## GIVEN INSTRUCTION
Write out each line of the material again, word for word.

[START OF MATERIAL]

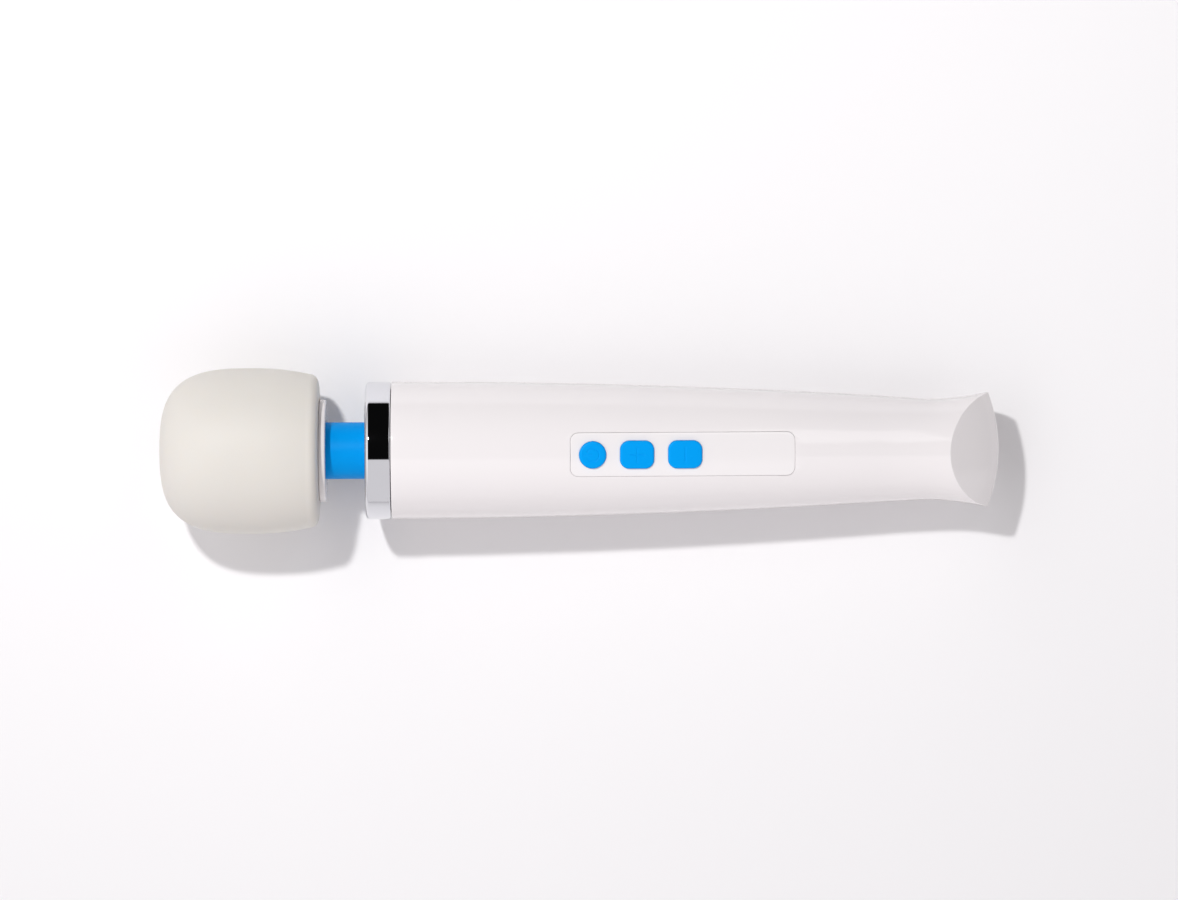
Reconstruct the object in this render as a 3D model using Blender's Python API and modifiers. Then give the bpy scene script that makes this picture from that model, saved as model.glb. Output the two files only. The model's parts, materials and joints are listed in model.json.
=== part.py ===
"""A cordless wand massager: a soft round head on a flexible neck, a chrome collar and a slim handle with
a slanted, lens-shaped tail. The motor in the handle turns an eccentric weight in the head through a
spring in the neck. Stations along the wand are measured from the tip of the head."""

import math

import bmesh
import bpy
from mathutils import Matrix

MM = 0.001

# Attitude: the wand lies on its head and on the lower edge of its tail.
WAND_LENGTH = 248.5 * MM
REST_TILT = math.radians(1.5)
AXIS_HEIGHT = 21.99 * MM

# Head
HEAD_RADIUS = 24.5 * MM
HEAD_NOSE = 28.0 * MM
HEAD_POWER = 3.15
HEAD_REAR = 46.7 * MM
HEAD_REAR_DROP = 1.2 * MM
HEAD_REAR_REACH = 13.2 * MM
HEAD_CORNER = 3.6 * MM
CAP_WALL = 2.2 * MM
CUP_WALL = 2.0 * MM
CAP_MOUTH = 15.0 * MM
BASE_RADIUS = 15.1 * MM
BASE_REAR = 49.0 * MM

# Neck
NECK_RADIUS = 8.4 * MM
NECK_WALL = 2.0 * MM
NECK_HOLE = 8.7 * MM
FLANGE_RADIUS = 11.0 * MM
PITCH_STATION = 57.6 * MM
YAW_STATION = 51.9 * MM

# Collar and handle
COLLAR_FRONT = 61.4 * MM
COLLAR_REAR = 68.1 * MM
HANDLE_FRONT = 68.4 * MM
HANDLE_RADIUS = 20.4 * MM
TAPER_START = 67.4 * MM
TAPER_LENGTH = 160.6 * MM
TAPER_DROP = 5.5 * MM
FLARE_START = 226.0 * MM
FLARE_LENGTH = 19.1 * MM
FLARE_WIDTH = 3.48 * MM
FLARE_DEPTH = 4.5 * MM
FLARE_REACH = 17.6 * MM
RISE_START = 205.0 * MM
RISE_LENGTH = 40.0 * MM
SEAM_RISE = 4.0 * MM
TAIL_TIP = 244.9 * MM
TAIL_HALF_WIDTH = 17.1 * MM
RIDGE_BULGE = 3.2 * MM
UPPER_LEAN = 0.89
UPPER_CURVE = 1.15
LOWER_LEAN = 0.22
TAIL_ZONE = 200.0 * MM
WALL = 3.0 * MM
TAIL_WALL = 2.4 * MM
SEAM = 0.15 * MM
GAP = 0.3 * MM

# Panel and buttons
PANEL_START = 120.8 * MM
PANEL_END = 186.7 * MM
PANEL_WIDTH = 12.8 * MM
PANEL_CORNER = 2.4 * MM
PANEL_THICKNESS = 1.3 * MM
PANEL_SINK = 0.4 * MM
PANEL_CROWN = 32.0 * MM
BUTTON_PROUD = 0.7 * MM
POWER_STATION = 127.3 * MM
POWER_RADIUS = 4.0 * MM
KEY_STATIONS = {"plus": 140.3 * MM, "minus": 154.4 * MM}
KEY_LENGTH = 10.0 * MM
KEY_WIDTH = 8.2 * MM
KEY_CORNER = 2.7 * MM
FLANGE_EXTRA = 0.5 * MM
BOARD_DEPTH = 10.2 * MM
BOARD_THICKNESS = 1.6 * MM

# Drive
SHAFT_RADIUS = 1.6 * MM
HEAD_SHAFT_RADIUS = 2.5 * MM
RACE_OUTER = 8.0 * MM
RACE_WIDTH = 5.0 * MM
RACE_MIDDLE = 5.1 * MM
RACE_GAP = 0.95 * MM
FRONT_BEARING = 5.2 * MM
REAR_BEARING = 36.8 * MM
MOTOR_RADIUS = 13.85 * MM
MOTOR_FRONT = 72.8 * MM
MOTOR_REAR = 108.0 * MM

# Battery and charging
CELL_RADIUS = 9.15 * MM
CELL_START = 126.0 * MM
CELL_LENGTH = 49.5 * MM
CELL_DROP = 4.3 * MM
CONTACT_STATION = 214.0 * MM
SHELL_SCREWS = [(117.5 * MM, 9.0 * MM), (199.0 * MM, 6.0 * MM)]
BOARD_SCREWS = [(165.5 * MM, 6.2 * MM), (187.0 * MM, -6.2 * MM)]

stations = {}


def clear_scene():
    for obj in list(bpy.data.objects):
        bpy.data.objects.remove(obj, do_unlink=True)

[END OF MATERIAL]

## FINISHED EXERCISE
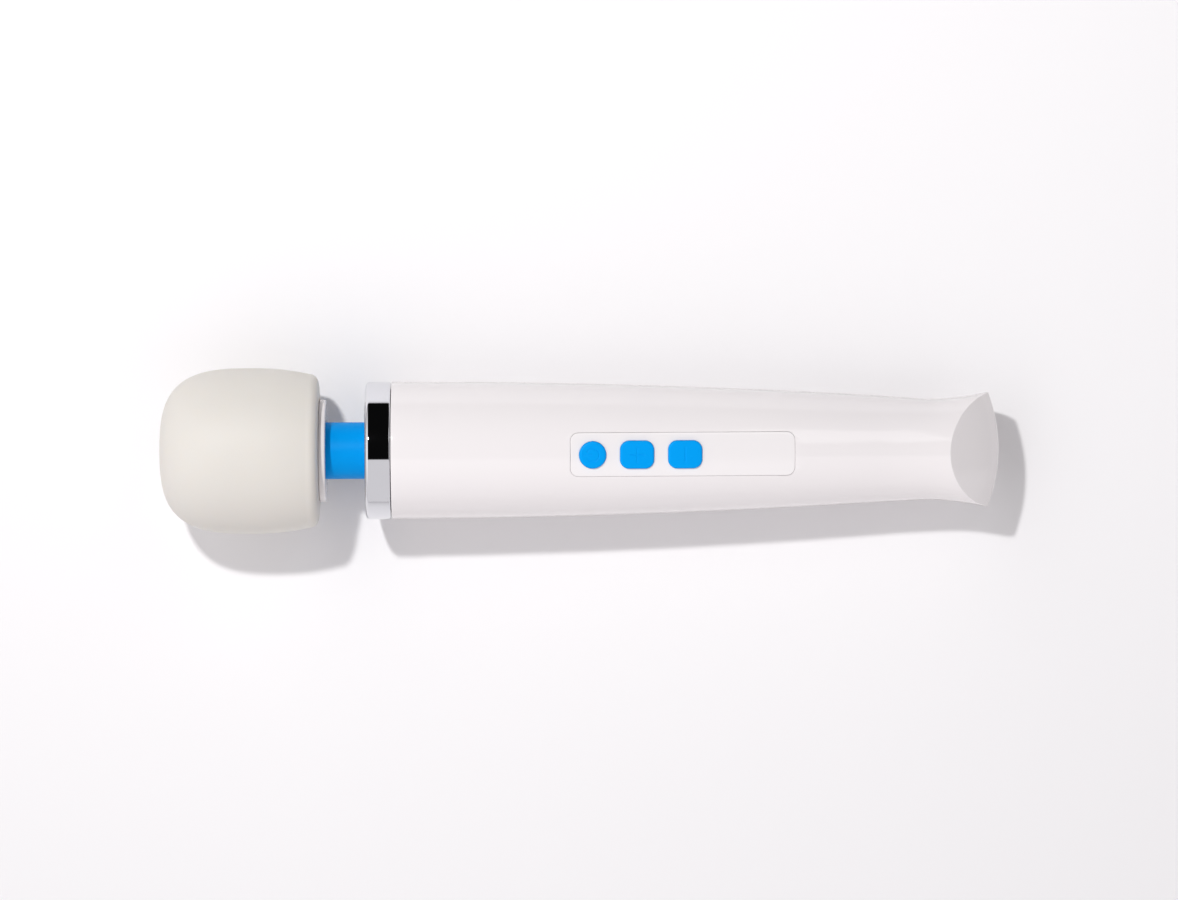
Reconstruct the object in this render as a 3D model using Blender's Python API and modifiers. Then give the bpy scene script that makes this picture from that model, saved as model.glb. Output the two files only. The model's parts, materials and joints are listed in model.json.
=== part.py ===
"""A cordless wand massager: a soft round head on a flexible neck, a chrome collar and a slim handle with
a slanted, lens-shaped tail. The motor in the handle turns an eccentric weight in the head through a
spring in the neck. Stations along the wand are measured from the tip of the head."""

import math

import bmesh
import bpy
from mathutils import Matrix

MM = 0.001

# Attitude: the wand lies on its head and on the lower edge of its tail.
WAND_LENGTH = 248.5 * MM
REST_TILT = math.radians(1.5)
AXIS_HEIGHT = 21.99 * MM

# Head
HEAD_RADIUS = 24.5 * MM
HEAD_NOSE = 28.0 * MM
HEAD_POWER = 3.15
HEAD_REAR = 46.7 * MM
HEAD_REAR_DROP = 1.2 * MM
HEAD_REAR_REACH = 13.2 * MM
HEAD_CORNER = 3.6 * MM
CAP_WALL = 2.2 * MM
CUP_WALL = 2.0 * MM
CAP_MOUTH = 15.0 * MM
BASE_RADIUS = 15.1 * MM
BASE_REAR = 49.0 * MM

# Neck
NECK_RADIUS = 8.4 * MM
NECK_WALL = 2.0 * MM
NECK_HOLE = 8.7 * MM
FLANGE_RADIUS = 11.0 * MM
PITCH_STATION = 57.6 * MM
YAW_STATION = 51.9 * MM

# Collar and handle
COLLAR_FRONT = 61.4 * MM
COLLAR_REAR = 68.1 * MM
HANDLE_FRONT = 68.4 * MM
HANDLE_RADIUS = 20.4 * MM
TAPER_START = 67.4 * MM
TAPER_LENGTH = 160.6 * MM
TAPER_DROP = 5.5 * MM
FLARE_START = 226.0 * MM
FLARE_LENGTH = 19.1 * MM
FLARE_WIDTH = 3.48 * MM
FLARE_DEPTH = 4.5 * MM
FLARE_REACH = 17.6 * MM
RISE_START = 205.0 * MM
RISE_LENGTH = 40.0 * MM
SEAM_RISE = 4.0 * MM
TAIL_TIP = 244.9 * MM
TAIL_HALF_WIDTH = 17.1 * MM
RIDGE_BULGE = 3.2 * MM
UPPER_LEAN = 0.89
UPPER_CURVE = 1.15
LOWER_LEAN = 0.22
TAIL_ZONE = 200.0 * MM
WALL = 3.0 * MM
TAIL_WALL = 2.4 * MM
SEAM = 0.15 * MM
GAP = 0.3 * MM

# Panel and buttons
PANEL_START = 120.8 * MM
PANEL_END = 186.7 * MM
PANEL_WIDTH = 12.8 * MM
PANEL_CORNER = 2.4 * MM
PANEL_THICKNESS = 1.3 * MM
PANEL_SINK = 0.4 * MM
PANEL_CROWN = 32.0 * MM
BUTTON_PROUD = 0.7 * MM
POWER_STATION = 127.3 * MM
POWER_RADIUS = 4.0 * MM
KEY_STATIONS = {"plus": 140.3 * MM, "minus": 154.4 * MM}
KEY_LENGTH = 10.0 * MM
KEY_WIDTH = 8.2 * MM
KEY_CORNER = 2.7 * MM
FLANGE_EXTRA = 0.5 * MM
BOARD_DEPTH = 10.2 * MM
BOARD_THICKNESS = 1.6 * MM

# Drive
SHAFT_RADIUS = 1.6 * MM
HEAD_SHAFT_RADIUS = 2.5 * MM
RACE_OUTER = 8.0 * MM
RACE_WIDTH = 5.0 * MM
RACE_MIDDLE = 5.1 * MM
RACE_GAP = 0.95 * MM
FRONT_BEARING = 5.2 * MM
REAR_BEARING = 36.8 * MM
MOTOR_RADIUS = 13.85 * MM
MOTOR_FRONT = 72.8 * MM
MOTOR_REAR = 108.0 * MM

# Battery and charging
CELL_RADIUS = 9.15 * MM
CELL_START = 126.0 * MM
CELL_LENGTH = 49.5 * MM
CELL_DROP = 4.3 * MM
CONTACT_STATION = 214.0 * MM
SHELL_SCREWS = [(117.5 * MM, 9.0 * MM), (199.0 * MM, 6.0 * MM)]
BOARD_SCREWS = [(165.5 * MM, 6.2 * MM), (187.0 * MM, -6.2 * MM)]

stations = {}


def clear_scene():
    for obj in list(bpy.data.objects):
        bpy.data.objects.remove(obj, do_unlink=True)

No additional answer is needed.